If your bike really and truly stalls when idling hot at 1000 rpm then I would do a compression test next. Pending the result of that, suspect tight valves could be causing poor compression which would lead to bad idle, or if not that then other issues like valve seat wear or rings. Low compression will definitely cause it to not idle correctly.

I suspect others on the forum will potentially advise that vacuum leaks can cause poor idle as well, which is likely true but the fix is to replace all of the o-rings and get the carbs sorted to eliminate the possibility of vacuum leaks. While you're at it you wind up fixing the mixture and other issues as well. All one big fix. $40 in parts, a half a Saturday of quality time with your bike, and you'll be golden.

qcbaker

Quote from: mr72 on July 17, 2019, 05:54:31 AM
I suspect others on the forum will potentially advise that vacuum leaks can cause poor idle as well, which is likely true but the fix is to replace all of the o-rings and get the carbs sorted to eliminate the possibility of vacuum leaks. While you're at it you wind up fixing the mixture and other issues as well. All one big fix. $40 in parts, a half a Saturday of quality time with your bike, and you'll be golden.

I was gonna mention the possibility of a vacuum leak, and this is basically the same advice I was going to give.

TheDooman92

Thanks for getting back to me guys, one last question: could the possibility of one of the vacuum hoses being hooked up incorrectly (reinstalled in the wrong place) result in an issue like this (poor idle)? Even though the bike runs fine otherwise? I have a feeling that when I first changed some gaskets on the carbs that something was put back wrong, and have always wondered about whether I hooked the vacuum lines up in the right spots (I kind of winged it). Thanks guys,

Andrew.

qcbaker


herennow

Is that not the picture with Fuel and Res swapped, can't remember but I'm sure my hoses cross, not nice and aligned like these. ?

qcbaker

Quote from: herennow on July 17, 2019, 09:45:26 PM
Is that not the picture with Fuel and Res swapped, can't remember but I'm sure my hoses cross, not nice and aligned like these. ?

I believe it is. but the vacuum hose routing should be correct.

TheDooman92

I was just asking, if the hose routing is off, can this affect idle?

qcbaker

Quote from: TheDooman92 on July 18, 2019, 05:33:38 PM
I was just asking, if the hose routing is off, can this affect idle?

Honestly I'm not 100% sure but I doubt it? I posted the routing diagram so you could ensure it was correct, not because I believe it to be the source of your problem. I'm not an expert, and someone (mr72, probably lol) can correct me if I'm wrong, but my understanding is that the vacuum hose is what allows fuel to flow through the petcock while in the ON and RES positions (its vacuum actuated). If the vacuum hose is not routed properly, fuel would not flow and the carb bowls wouldn't fill so the bike wouldn't run at all unless the petcock is in the PRI position (which is gravity fed, not vacuum actuated).

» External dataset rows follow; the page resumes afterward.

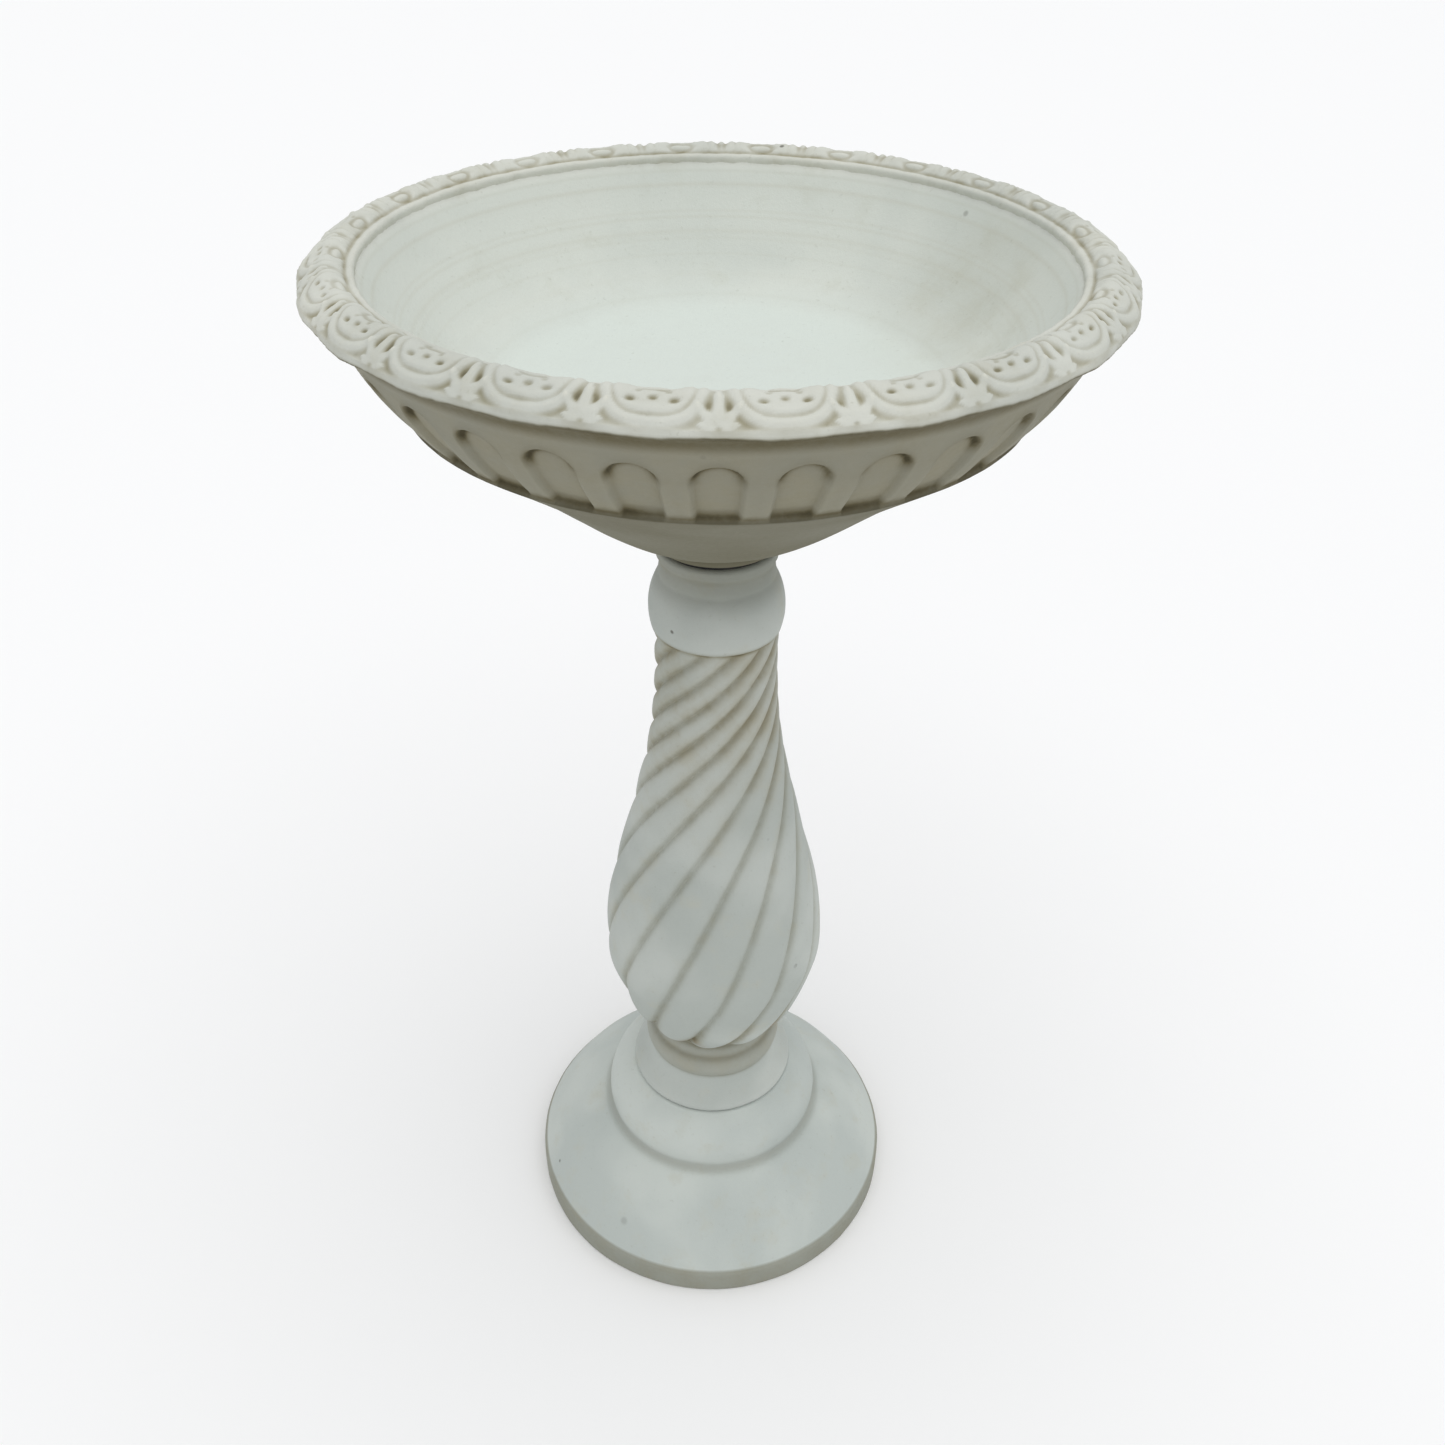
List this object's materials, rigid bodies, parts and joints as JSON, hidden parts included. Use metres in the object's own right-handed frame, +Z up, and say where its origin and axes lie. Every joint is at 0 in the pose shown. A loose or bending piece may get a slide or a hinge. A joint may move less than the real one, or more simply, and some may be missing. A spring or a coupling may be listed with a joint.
{
  "type": "bird bath",
  "caption": "Free-standing cast-stone bird bath: wide ornamented bowl on a spiral-fluted baluster pedestal with a ball knop and a stepped round base.",
  "frame": {"origin": "on the ground, at the centre of the round base", "axes": "+Z up along the axis of the pedestal, +X to the right and -Y towards the front; one sunk panel and one rim palmette face -Y"},
  "size_m": [0.448, 0.448, 0.7816],
  "materials": {
    "cast_stone": "matte",
    "steel_dowel": "satin",
    "steel_bar": "matte",
    "steel_wire": "satin",
    "setting_rubber": "matte",
    "plastic_sleeve": "satin"
  },
  "bodies": {
    "base": {"base": "cast_stone", "base_hoop": "steel_wire", "base_dowel": "steel_dowel"},
    "foot_pad": {"foot_pad": "setting_rubber"},
    "pedestal": {"pedestal": "cast_stone", "pedestal_bars": "steel_bar", "pedestal_ties": "steel_wire", "pedestal_sleeve": "plastic_sleeve", "bowl_dowel": "steel_dowel"},
    "seat_pad": {"seat_pad": "setting_rubber"},
    "bowl": {"bowl": "cast_stone", "bowl_sleeve": "plastic_sleeve", "rim_hoop": "steel_wire", "floor_hoop": "steel_wire", "bowl_bars": "steel_wire"}
  },
  "joints": [
    {"name": "pedestal_turn", "type": "hinge", "parent": "base", "child": "foot_pad", "pos_m": [0, 0, 0.1175], "axis": [0, 0, 1], "continuous": true},
    {"name": "pedestal_lift", "type": "slide", "parent": "foot_pad", "child": "pedestal", "axis": [0, 0, 1], "range_m": [0, 0.1]},
    {"name": "bowl_turn", "type": "hinge", "parent": "pedestal", "child": "seat_pad", "pos_m": [0, 0, 0.596], "axis": [0, 0, 1], "continuous": true},
    {"name": "bowl_lift", "type": "slide", "parent": "seat_pad", "child": "bowl", "axis": [0, 0, 1], "range_m": [0, 0.1]}
  ]
}
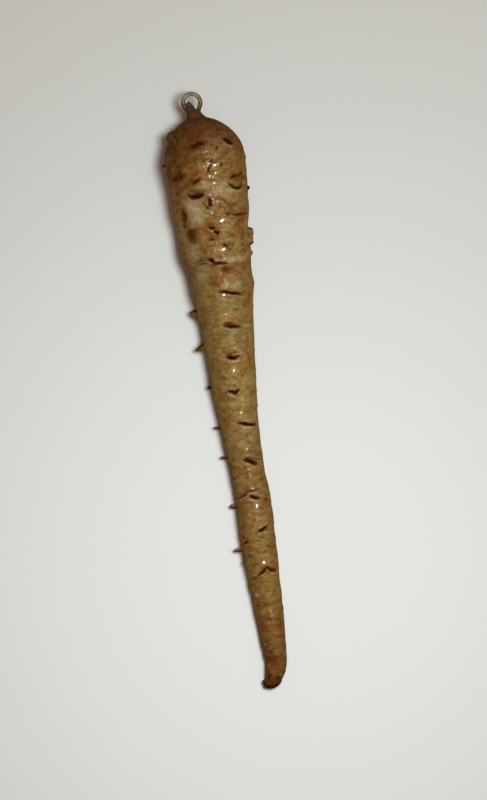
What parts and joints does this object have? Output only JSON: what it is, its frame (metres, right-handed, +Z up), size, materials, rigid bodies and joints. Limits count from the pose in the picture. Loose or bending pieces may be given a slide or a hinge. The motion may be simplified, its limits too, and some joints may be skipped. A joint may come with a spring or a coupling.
{
  "type": "horseradish root with hanging eye",
  "caption": "Glossy lacquered horseradish root lying on its side, thick at the crown and tapering to a blunt hooked tip, with a small bent-wire hanging eye in its neck.",
  "frame": {"origin": "on the resting surface, under the middle of the box round the root and its eye", "axes": "+Y along the root from its tip to its crown and eye, +Z up from the surface it lies on, +X across it"},
  "size_m": [0.0332, 0.2408, 0.032],
  "materials": {
    "root_skin": "dried brown root skin, darker on the crown and redder at the tip, with dark scars and pale patches under a glossy uneven lacquer",
    "eye_wire": "tarnished drawn wire, dull olive brown outside and paler inside, smeared with lacquer where it leaves the root"
  },
  "bodies": {
    "root": {"horseradish_root": "root_skin", "hanging_eye": "eye_wire"}
  },
  "joints": []
}
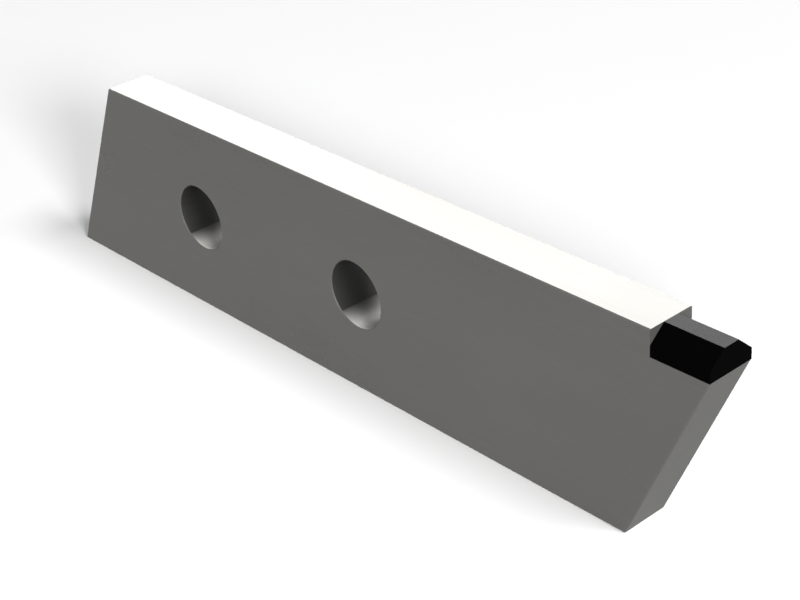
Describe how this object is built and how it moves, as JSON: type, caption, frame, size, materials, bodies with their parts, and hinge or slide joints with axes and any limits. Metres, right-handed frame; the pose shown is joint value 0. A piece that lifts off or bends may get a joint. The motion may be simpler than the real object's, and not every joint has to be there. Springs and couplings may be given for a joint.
{
  "type": "spreader blade",
  "caption": "Flat steel spreader blade with slanted ends, a row of plain bolt holes and a black roof-shaped hard-metal tip set in a pocket at the top of its leading end.",
  "frame": {"origin": "on the mounting face, midway between the centres of the bolt holes", "axes": "+X along the blade towards the tip, +Y out of the mounting face towards the carrier, +Z across the width towards the edge that holds the tip"},
  "size_m": [0.2154, 0.012, 0.05],
  "materials": {
    "steel": "satin",
    "hard_metal": "ground"
  },
  "bodies": {
    "root": {"blade_body": "steel", "carbide_tip": "hard_metal"}
  },
  "joints": []
}
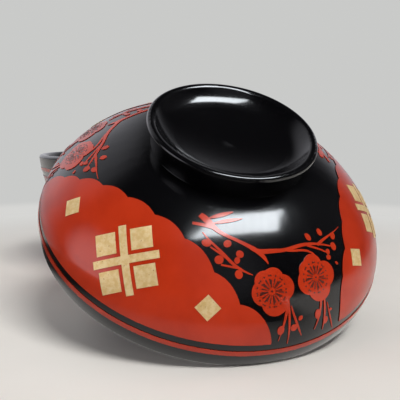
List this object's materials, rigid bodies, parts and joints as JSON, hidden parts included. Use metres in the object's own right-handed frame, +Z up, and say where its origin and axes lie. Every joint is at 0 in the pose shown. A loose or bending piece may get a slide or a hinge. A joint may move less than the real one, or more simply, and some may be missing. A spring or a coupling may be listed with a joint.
{
  "type": "lidded bowl",
  "caption": "Japanese lacquer bowl with its lid off and leant on its rim, black with red cloud panels, gold leaf lozenges and red plum sprays.",
  "frame": {"origin": "middle of the bounding box of the bowl and the leaning lid, on the table", "axes": "+Z up, -Y towards the viewer and the lid, +Y towards the back of the bowl, +X to the viewer's right"},
  "size_m": [0.1438, 0.2158, 0.0864],
  "materials": {
    "black_lacquer": "turned wood under polished black lacquer",
    "vermilion_lacquer": "polished vermilion lacquer",
    "gold_leaf": "gold leaf, satin"
  },
  "bodies": {
    "bowl": {"bowl_body": "black_lacquer", "bowl_rim_line": "vermilion_lacquer", "bowl_cloud_panels": "vermilion_lacquer", "bowl_gold_leaf": "gold_leaf", "bowl_plum_sprays": "vermilion_lacquer"},
    "lid": {"lid_body": "black_lacquer", "lid_rim_line": "vermilion_lacquer", "lid_cloud_panels": "vermilion_lacquer", "lid_gold_leaf": "gold_leaf", "lid_plum_sprays": "vermilion_lacquer"}
  },
  "joints": [
    {"name": "lid_lift", "type": "slide", "parent": "bowl", "child": "lid", "axis": [0, 0, 1], "range_m": [0, 0.12]}
  ]
}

I think your issue is most likely related to a vacuum leak in the carbs. Improperly seated diaphragm, leaking gasket or o-ring, something like that. Could also be jetting, but I think thats less likely unless you replaced one or more of the jets.

mr72

I don't know what year your GS is but I am pretty sure there's no way to get the vacuum hose routing wrong since there is only one, at least on a Mk1. I mean, I guess it's possible you could just leave that vac port wide open where it is supposed to connect and instead connect it to one of the diaphragm cover vacuum ports and it would screw stuff up but that's not really a hose routing problem, that's a just didn't assemble it right problem.

If you have a vacuum LEAK it could cause idle issues. That's why you go through the carbs and fix stuff. That vacuum hose going to the petcock could be leaking, which would be like any other vacuum leak, plus would make the carb be starved for fuel at high revs or big throttle opening.